SET PROBLEM: Extract every entry word for word.

====================

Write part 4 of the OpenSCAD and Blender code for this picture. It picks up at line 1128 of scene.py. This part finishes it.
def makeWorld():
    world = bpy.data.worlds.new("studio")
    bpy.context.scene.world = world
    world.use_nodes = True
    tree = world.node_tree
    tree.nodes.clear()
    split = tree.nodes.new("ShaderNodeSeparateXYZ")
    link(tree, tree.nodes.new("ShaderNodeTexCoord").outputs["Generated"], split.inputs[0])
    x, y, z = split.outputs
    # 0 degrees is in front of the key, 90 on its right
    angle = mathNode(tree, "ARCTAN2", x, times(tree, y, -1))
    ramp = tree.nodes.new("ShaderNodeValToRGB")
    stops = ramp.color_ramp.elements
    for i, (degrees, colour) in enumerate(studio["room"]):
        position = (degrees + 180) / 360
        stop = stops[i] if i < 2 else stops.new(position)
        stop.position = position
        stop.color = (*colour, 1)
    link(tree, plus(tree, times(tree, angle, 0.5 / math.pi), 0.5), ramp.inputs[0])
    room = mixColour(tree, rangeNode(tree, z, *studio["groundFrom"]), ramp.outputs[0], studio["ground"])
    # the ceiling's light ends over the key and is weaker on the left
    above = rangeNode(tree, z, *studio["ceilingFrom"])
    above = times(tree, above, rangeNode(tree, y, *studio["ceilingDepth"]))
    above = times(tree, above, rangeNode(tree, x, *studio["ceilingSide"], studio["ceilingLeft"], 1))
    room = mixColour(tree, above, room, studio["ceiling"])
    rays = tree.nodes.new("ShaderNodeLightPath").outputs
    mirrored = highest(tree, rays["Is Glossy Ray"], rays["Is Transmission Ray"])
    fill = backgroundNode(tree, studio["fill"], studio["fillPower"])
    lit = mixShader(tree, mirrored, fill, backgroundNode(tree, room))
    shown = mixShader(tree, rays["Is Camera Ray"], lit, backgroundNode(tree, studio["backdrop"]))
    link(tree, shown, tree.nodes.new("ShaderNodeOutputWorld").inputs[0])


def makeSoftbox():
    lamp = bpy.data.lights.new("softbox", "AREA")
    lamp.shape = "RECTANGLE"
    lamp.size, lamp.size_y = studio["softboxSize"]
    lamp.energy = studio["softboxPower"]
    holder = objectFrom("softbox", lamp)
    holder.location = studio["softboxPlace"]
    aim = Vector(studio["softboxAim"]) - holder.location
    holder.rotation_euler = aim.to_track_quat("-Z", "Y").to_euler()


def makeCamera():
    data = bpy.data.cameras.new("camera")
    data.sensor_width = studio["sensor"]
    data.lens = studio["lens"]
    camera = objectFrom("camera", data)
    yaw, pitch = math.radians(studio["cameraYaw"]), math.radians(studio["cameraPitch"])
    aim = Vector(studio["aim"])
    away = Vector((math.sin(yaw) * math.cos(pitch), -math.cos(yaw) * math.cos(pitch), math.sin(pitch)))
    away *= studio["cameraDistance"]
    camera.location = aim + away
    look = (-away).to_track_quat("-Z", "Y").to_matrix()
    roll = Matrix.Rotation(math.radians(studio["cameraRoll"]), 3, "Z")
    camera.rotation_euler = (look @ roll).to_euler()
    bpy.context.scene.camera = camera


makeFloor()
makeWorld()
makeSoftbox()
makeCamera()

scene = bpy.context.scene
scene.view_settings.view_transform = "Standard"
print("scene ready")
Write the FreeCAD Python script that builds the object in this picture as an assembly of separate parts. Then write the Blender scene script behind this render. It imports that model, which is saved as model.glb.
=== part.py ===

====================

SOLUTION TO THE PROBLEM:
Write part 4 of the OpenSCAD and Blender code for this picture. It picks up at line 1128 of scene.py. This part finishes it.
def makeWorld():
    world = bpy.data.worlds.new("studio")
    bpy.context.scene.world = world
    world.use_nodes = True
    tree = world.node_tree
    tree.nodes.clear()
    split = tree.nodes.new("ShaderNodeSeparateXYZ")
    link(tree, tree.nodes.new("ShaderNodeTexCoord").outputs["Generated"], split.inputs[0])
    x, y, z = split.outputs
    # 0 degrees is in front of the key, 90 on its right
    angle = mathNode(tree, "ARCTAN2", x, times(tree, y, -1))
    ramp = tree.nodes.new("ShaderNodeValToRGB")
    stops = ramp.color_ramp.elements
    for i, (degrees, colour) in enumerate(studio["room"]):
        position = (degrees + 180) / 360
        stop = stops[i] if i < 2 else stops.new(position)
        stop.position = position
        stop.color = (*colour, 1)
    link(tree, plus(tree, times(tree, angle, 0.5 / math.pi), 0.5), ramp.inputs[0])
    room = mixColour(tree, rangeNode(tree, z, *studio["groundFrom"]), ramp.outputs[0], studio["ground"])
    # the ceiling's light ends over the key and is weaker on the left
    above = rangeNode(tree, z, *studio["ceilingFrom"])
    above = times(tree, above, rangeNode(tree, y, *studio["ceilingDepth"]))
    above = times(tree, above, rangeNode(tree, x, *studio["ceilingSide"], studio["ceilingLeft"], 1))
    room = mixColour(tree, above, room, studio["ceiling"])
    rays = tree.nodes.new("ShaderNodeLightPath").outputs
    mirrored = highest(tree, rays["Is Glossy Ray"], rays["Is Transmission Ray"])
    fill = backgroundNode(tree, studio["fill"], studio["fillPower"])
    lit = mixShader(tree, mirrored, fill, backgroundNode(tree, room))
    shown = mixShader(tree, rays["Is Camera Ray"], lit, backgroundNode(tree, studio["backdrop"]))
    link(tree, shown, tree.nodes.new("ShaderNodeOutputWorld").inputs[0])


def makeSoftbox():
    lamp = bpy.data.lights.new("softbox", "AREA")
    lamp.shape = "RECTANGLE"
    lamp.size, lamp.size_y = studio["softboxSize"]
    lamp.energy = studio["softboxPower"]
    holder = objectFrom("softbox", lamp)
    holder.location = studio["softboxPlace"]
    aim = Vector(studio["softboxAim"]) - holder.location
    holder.rotation_euler = aim.to_track_quat("-Z", "Y").to_euler()


def makeCamera():
    data = bpy.data.cameras.new("camera")
    data.sensor_width = studio["sensor"]
    data.lens = studio["lens"]
    camera = objectFrom("camera", data)
    yaw, pitch = math.radians(studio["cameraYaw"]), math.radians(studio["cameraPitch"])
    aim = Vector(studio["aim"])
    away = Vector((math.sin(yaw) * math.cos(pitch), -math.cos(yaw) * math.cos(pitch), math.sin(pitch)))
    away *= studio["cameraDistance"]
    camera.location = aim + away
    look = (-away).to_track_quat("-Z", "Y").to_matrix()
    roll = Matrix.Rotation(math.radians(studio["cameraRoll"]), 3, "Z")
    camera.rotation_euler = (look @ roll).to_euler()
    bpy.context.scene.camera = camera


makeFloor()
makeWorld()
makeSoftbox()
makeCamera()

scene = bpy.context.scene
scene.view_settings.view_transform = "Standard"
print("scene ready")
Write the FreeCAD Python script that builds the object in this picture as an assembly of separate parts. Then write the Blender scene script behind this render. It imports that model, which is saved as model.glb.
=== part.py ===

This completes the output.